## BEGIN Material provided
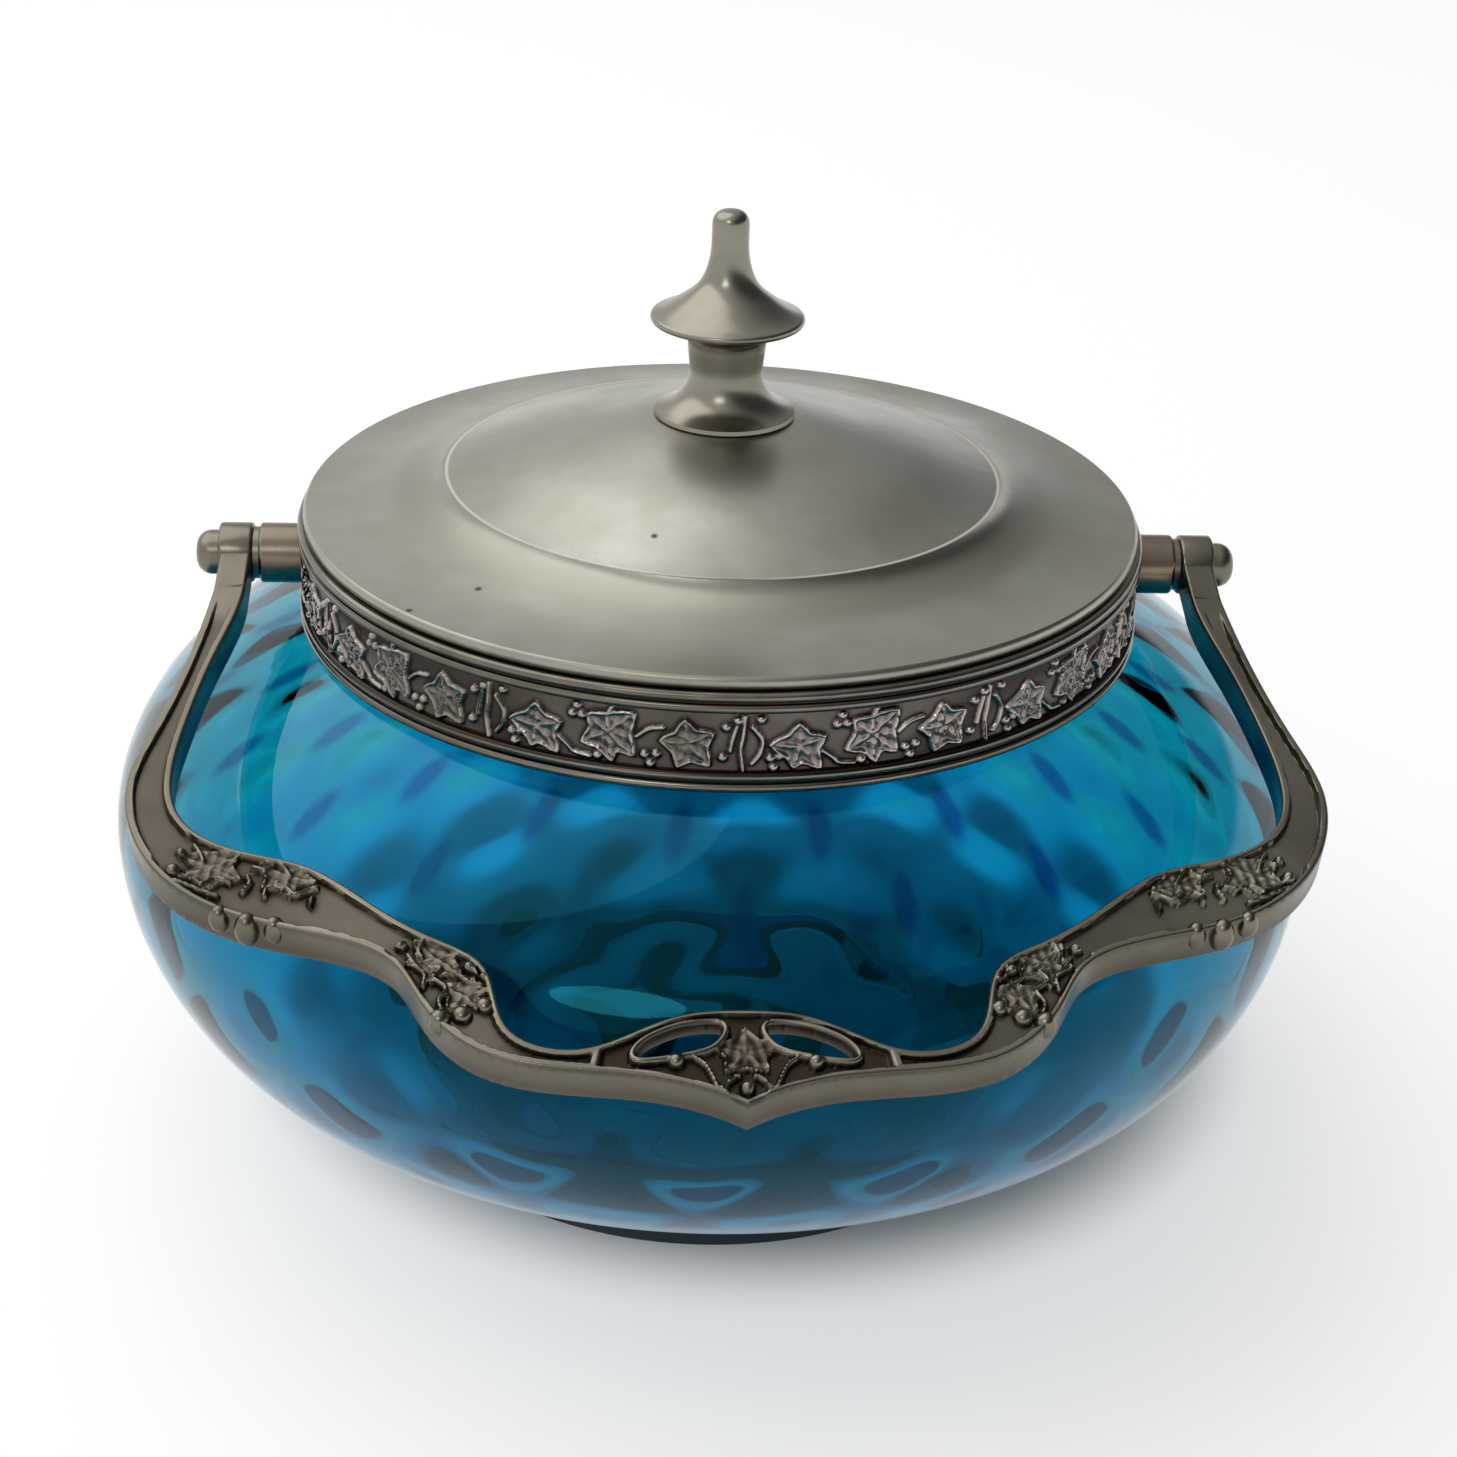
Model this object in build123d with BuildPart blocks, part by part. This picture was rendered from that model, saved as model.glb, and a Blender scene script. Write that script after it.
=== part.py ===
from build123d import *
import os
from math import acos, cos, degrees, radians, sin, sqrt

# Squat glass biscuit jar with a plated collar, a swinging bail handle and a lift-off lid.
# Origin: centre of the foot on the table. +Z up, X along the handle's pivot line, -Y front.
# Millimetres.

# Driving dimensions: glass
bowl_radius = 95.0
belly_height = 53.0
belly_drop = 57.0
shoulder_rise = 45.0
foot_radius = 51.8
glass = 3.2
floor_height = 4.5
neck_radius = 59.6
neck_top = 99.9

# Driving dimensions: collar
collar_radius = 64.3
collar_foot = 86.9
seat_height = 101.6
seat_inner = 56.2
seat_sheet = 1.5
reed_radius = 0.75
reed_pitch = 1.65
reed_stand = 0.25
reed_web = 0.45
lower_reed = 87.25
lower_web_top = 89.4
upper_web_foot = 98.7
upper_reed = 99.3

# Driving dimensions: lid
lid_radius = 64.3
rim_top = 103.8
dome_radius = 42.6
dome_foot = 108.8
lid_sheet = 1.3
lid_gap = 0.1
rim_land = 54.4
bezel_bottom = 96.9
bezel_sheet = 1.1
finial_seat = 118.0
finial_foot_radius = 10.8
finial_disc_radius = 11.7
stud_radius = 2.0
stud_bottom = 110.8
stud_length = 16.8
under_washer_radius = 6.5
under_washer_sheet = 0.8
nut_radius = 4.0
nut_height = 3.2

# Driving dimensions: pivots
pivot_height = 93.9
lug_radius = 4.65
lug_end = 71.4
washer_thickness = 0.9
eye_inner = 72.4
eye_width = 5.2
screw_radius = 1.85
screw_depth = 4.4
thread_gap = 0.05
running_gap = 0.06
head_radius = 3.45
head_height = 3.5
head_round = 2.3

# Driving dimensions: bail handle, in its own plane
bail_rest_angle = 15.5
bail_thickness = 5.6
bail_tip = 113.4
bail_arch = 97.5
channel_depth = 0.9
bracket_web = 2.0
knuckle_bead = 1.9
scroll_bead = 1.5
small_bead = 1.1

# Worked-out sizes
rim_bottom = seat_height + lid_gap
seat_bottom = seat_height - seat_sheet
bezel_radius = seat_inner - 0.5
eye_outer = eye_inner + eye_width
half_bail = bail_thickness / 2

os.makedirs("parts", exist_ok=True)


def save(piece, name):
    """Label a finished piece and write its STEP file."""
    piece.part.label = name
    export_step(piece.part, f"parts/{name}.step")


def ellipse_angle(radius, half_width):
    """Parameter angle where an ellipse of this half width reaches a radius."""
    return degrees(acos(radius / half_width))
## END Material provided
Set task » What is needed is an exact copy of the lines from the start of the listing through the line where "from math import" sits, please, both end lines included and nothing more.

Complete answer »
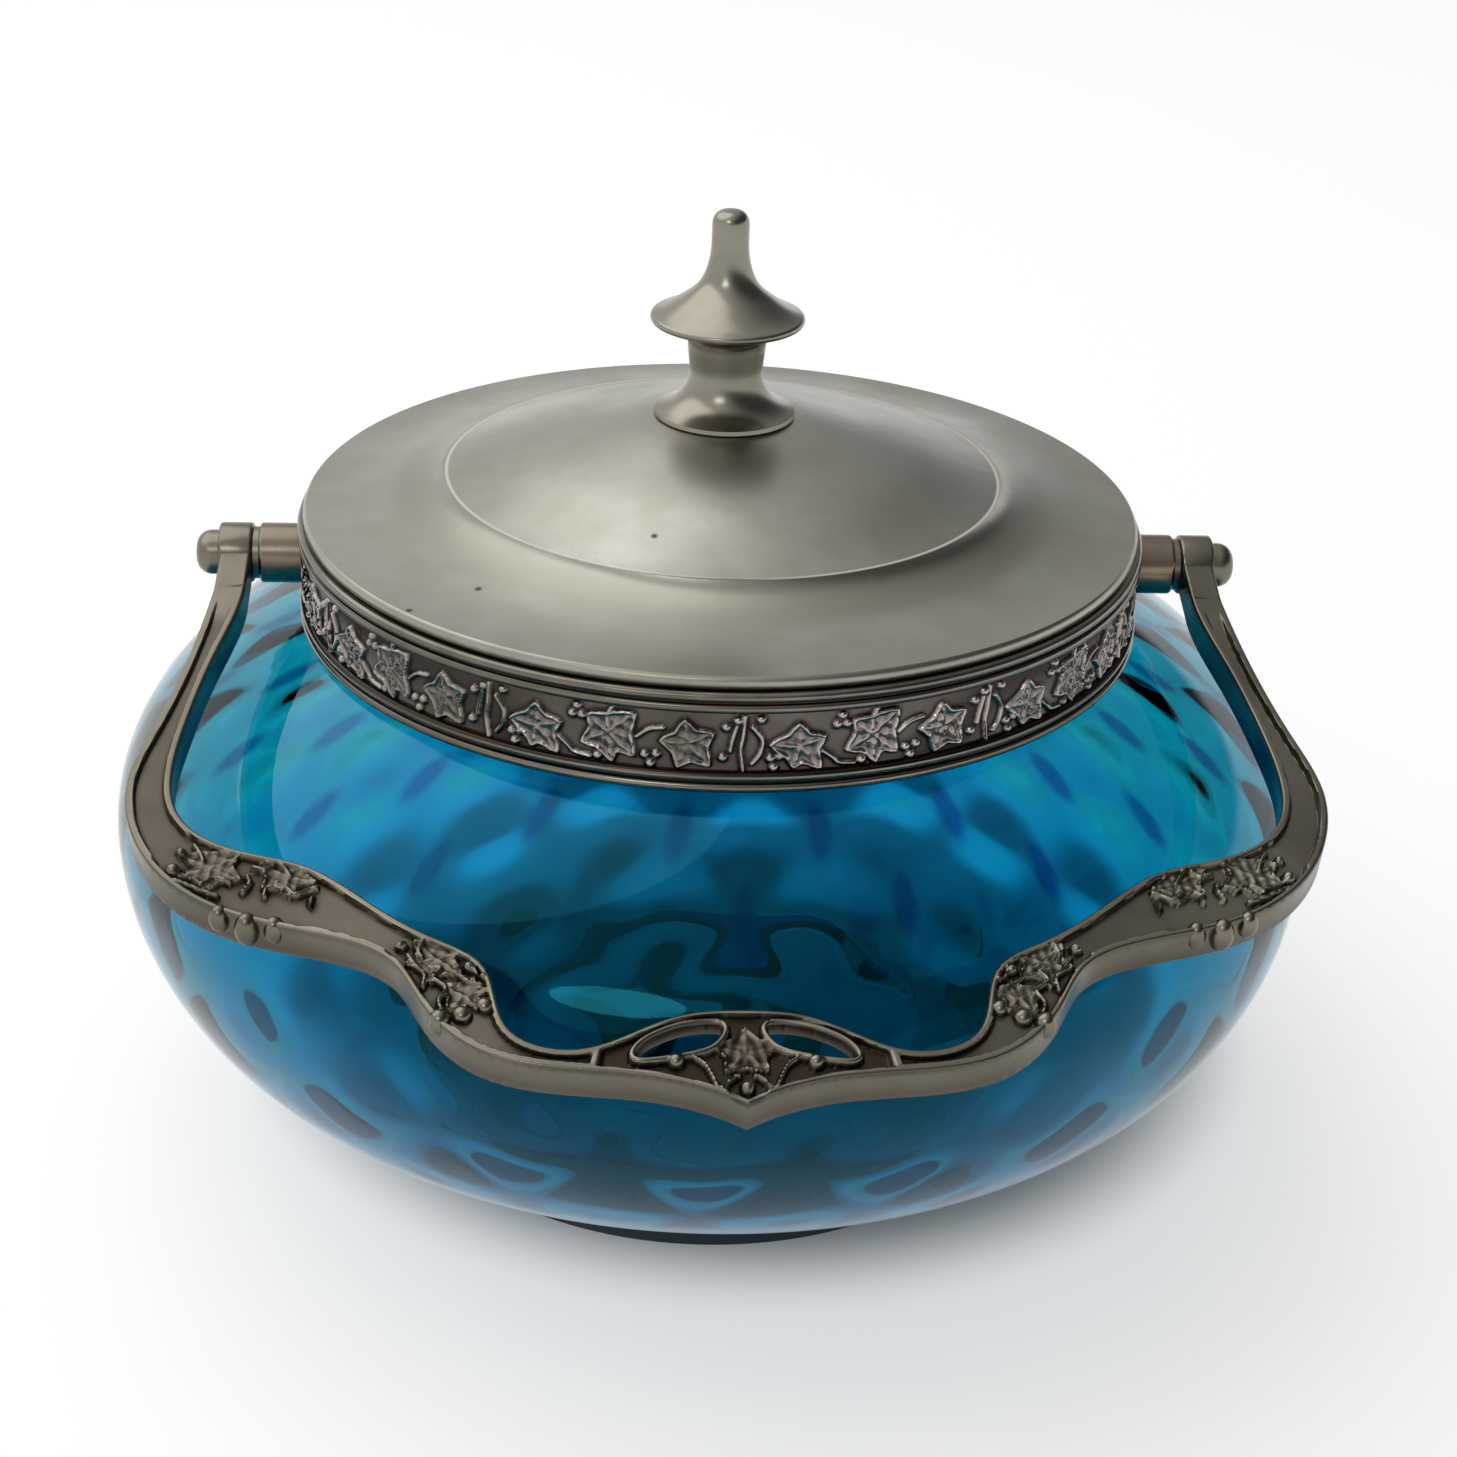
Model this object in build123d with BuildPart blocks, part by part. This picture was rendered from that model, saved as model.glb, and a Blender scene script. Write that script after it.
=== part.py ===
from build123d import *
import os
from math import acos, cos, degrees, radians, sin, sqrt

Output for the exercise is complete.